● **What the exercise asks**: Repeat every line below exactly as it reads.
# Data extract start
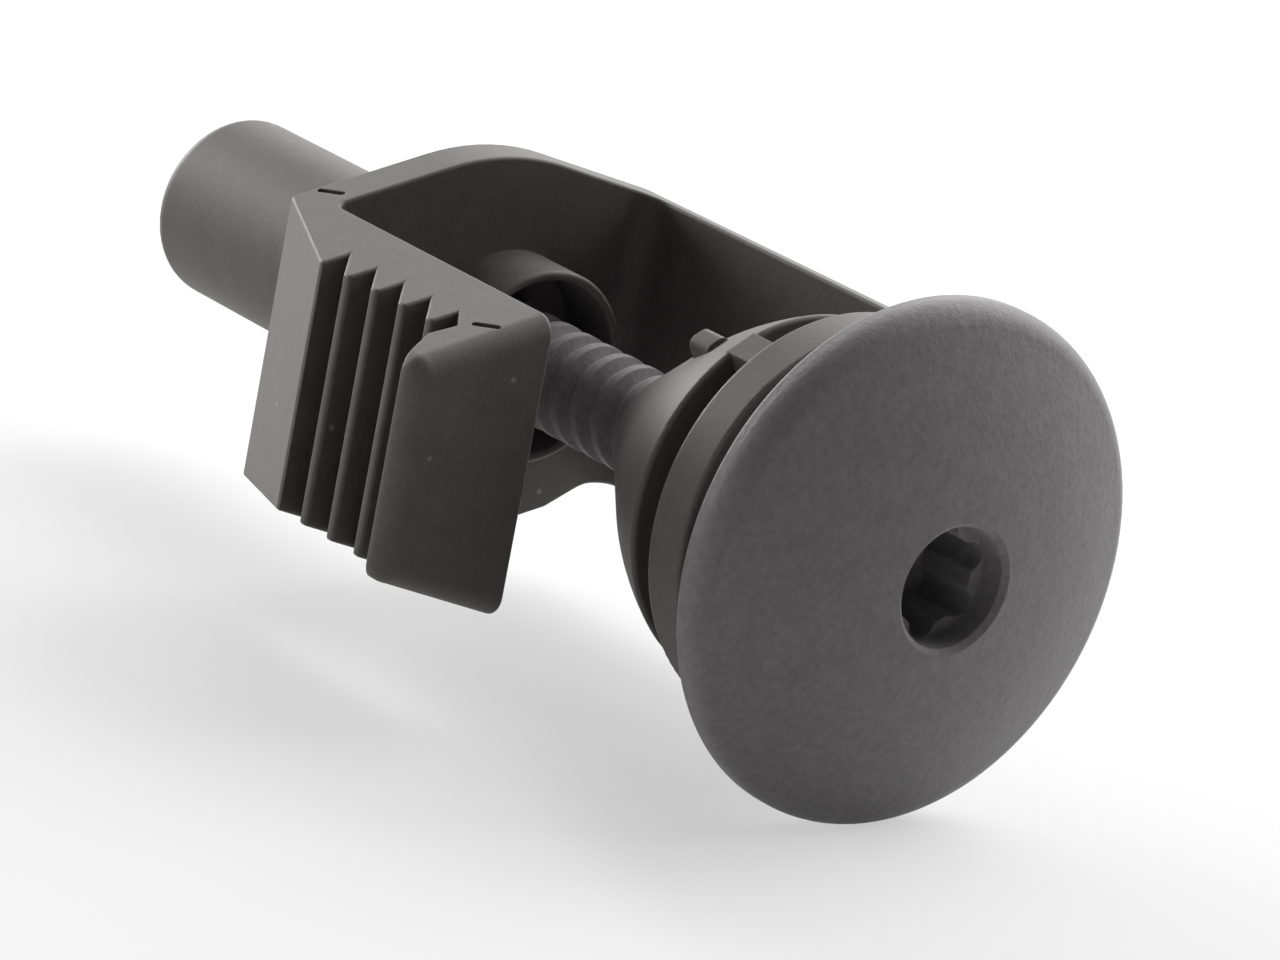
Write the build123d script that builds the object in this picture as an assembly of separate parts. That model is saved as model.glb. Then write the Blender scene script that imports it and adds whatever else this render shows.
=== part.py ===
from build123d import *

import os
from math import atan, cos, sin

# Radiator mount retainer, in millimetres.
# X runs along the common axis of pin, boss, collar and screw, towards the screw head.
# The origin is where that axis meets the shoulder behind the pin. +Z is up, and the
# snap arm with its teeth is on the -Y side.

# pin
pin_radius = 7.2
pin_length = 32.0
pin_end_round = 1.3

# yoke section, seen along the axis: two sloping roofs with a round crest, same below
crest_y = -2.0
crest_height = 15.3
snap_side_slope = 0.283
guide_side_slope = 0.26
crest_round = 20.0
step_start_y = 7.4
step_width = 3.5
step_rise = 0.9
step_round = 2.0

# yoke base
base_thickness = 3.5
snap_root_round = 0.9
guide_root_round = 2.2
base_corner_round = 0.6

# snap arm, distances from the axis
snap_inner = 17.0
snap_outer_at_root = 18.5
ramp_length = 11.1
ramp_outer = 23.4
tooth_pitch = 3.3
tooth_depth = 2.2
tooth_land = 0.7
tooth_count = 4
nose_foot_length = 1.9
nose_foot_rise = 1.35
nose_back_lean = 0.3
nose_back_outer = 24.8
nose_slope_length = 2.1
nose_outer = 28.2
nose_land = 1.7
nose_round = 1.5
nose_edge_round = 1.5
shoulder_corner_round = 0.4
tooth_round = 0.3
rim_round = 0.25

# guide arm
guide_outer = 14.3
guide_thickness = 2.3
guide_end_round = 1.0
guide_lower_edge = 9.9
guide_notch_start = 1.2
guide_notch_round = 2.5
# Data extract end
● **Exercise output**:
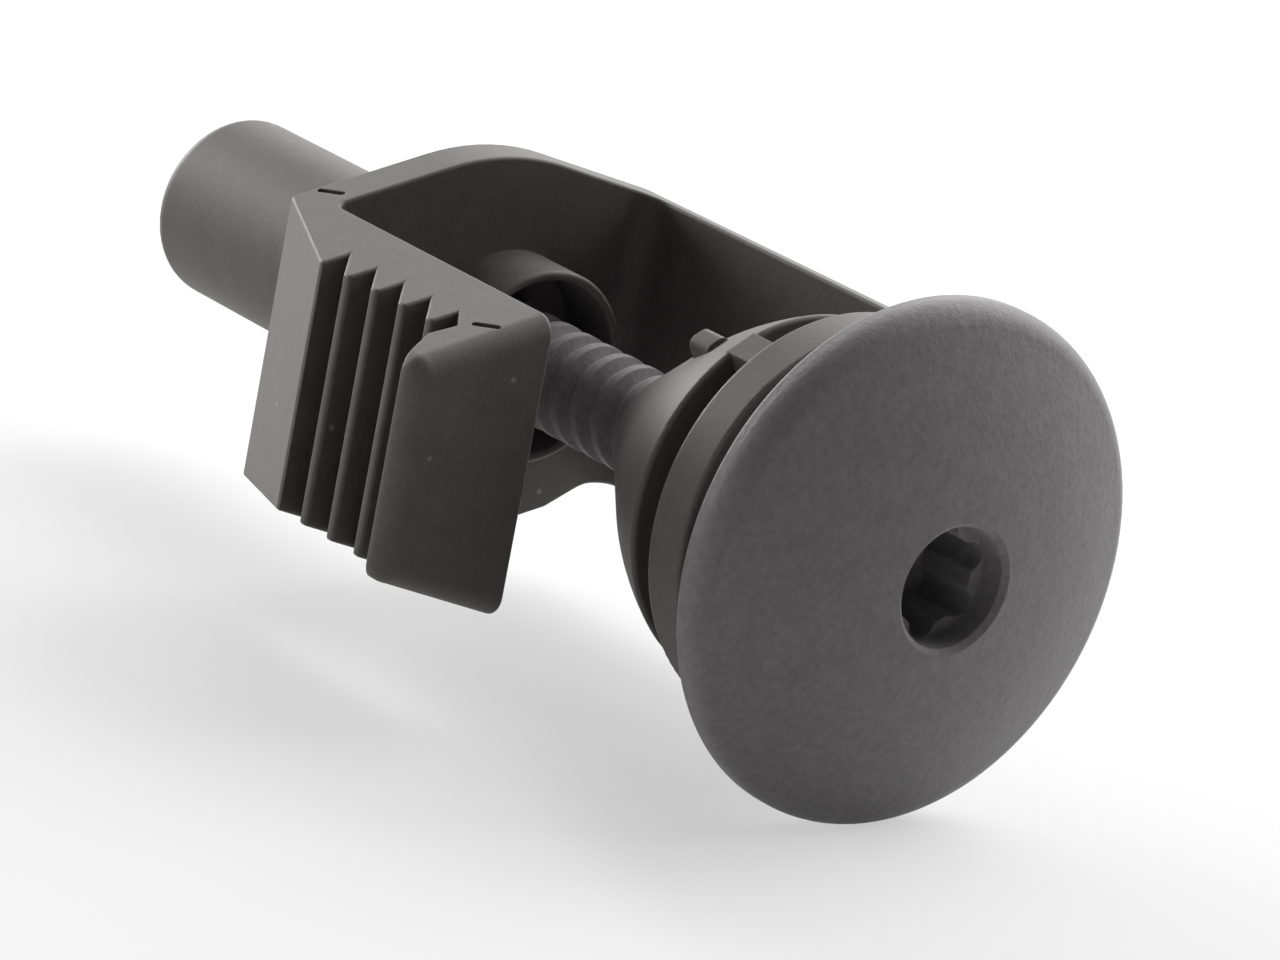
Write the build123d script that builds the object in this picture as an assembly of separate parts. That model is saved as model.glb. Then write the Blender scene script that imports it and adds whatever else this render shows.
=== part.py ===
from build123d import *

import os
from math import atan, cos, sin

# Radiator mount retainer, in millimetres.
# X runs along the common axis of pin, boss, collar and screw, towards the screw head.
# The origin is where that axis meets the shoulder behind the pin. +Z is up, and the
# snap arm with its teeth is on the -Y side.

# pin
pin_radius = 7.2
pin_length = 32.0
pin_end_round = 1.3

# yoke section, seen along the axis: two sloping roofs with a round crest, same below
crest_y = -2.0
crest_height = 15.3
snap_side_slope = 0.283
guide_side_slope = 0.26
crest_round = 20.0
step_start_y = 7.4
step_width = 3.5
step_rise = 0.9
step_round = 2.0

# yoke base
base_thickness = 3.5
snap_root_round = 0.9
guide_root_round = 2.2
base_corner_round = 0.6

# snap arm, distances from the axis
snap_inner = 17.0
snap_outer_at_root = 18.5
ramp_length = 11.1
ramp_outer = 23.4
tooth_pitch = 3.3
tooth_depth = 2.2
tooth_land = 0.7
tooth_count = 4
nose_foot_length = 1.9
nose_foot_rise = 1.35
nose_back_lean = 0.3
nose_back_outer = 24.8
nose_slope_length = 2.1
nose_outer = 28.2
nose_land = 1.7
nose_round = 1.5
nose_edge_round = 1.5
shoulder_corner_round = 0.4
tooth_round = 0.3
rim_round = 0.25

# guide arm
guide_outer = 14.3
guide_thickness = 2.3
guide_end_round = 1.0
guide_lower_edge = 9.9
guide_notch_start = 1.2
guide_notch_round = 2.5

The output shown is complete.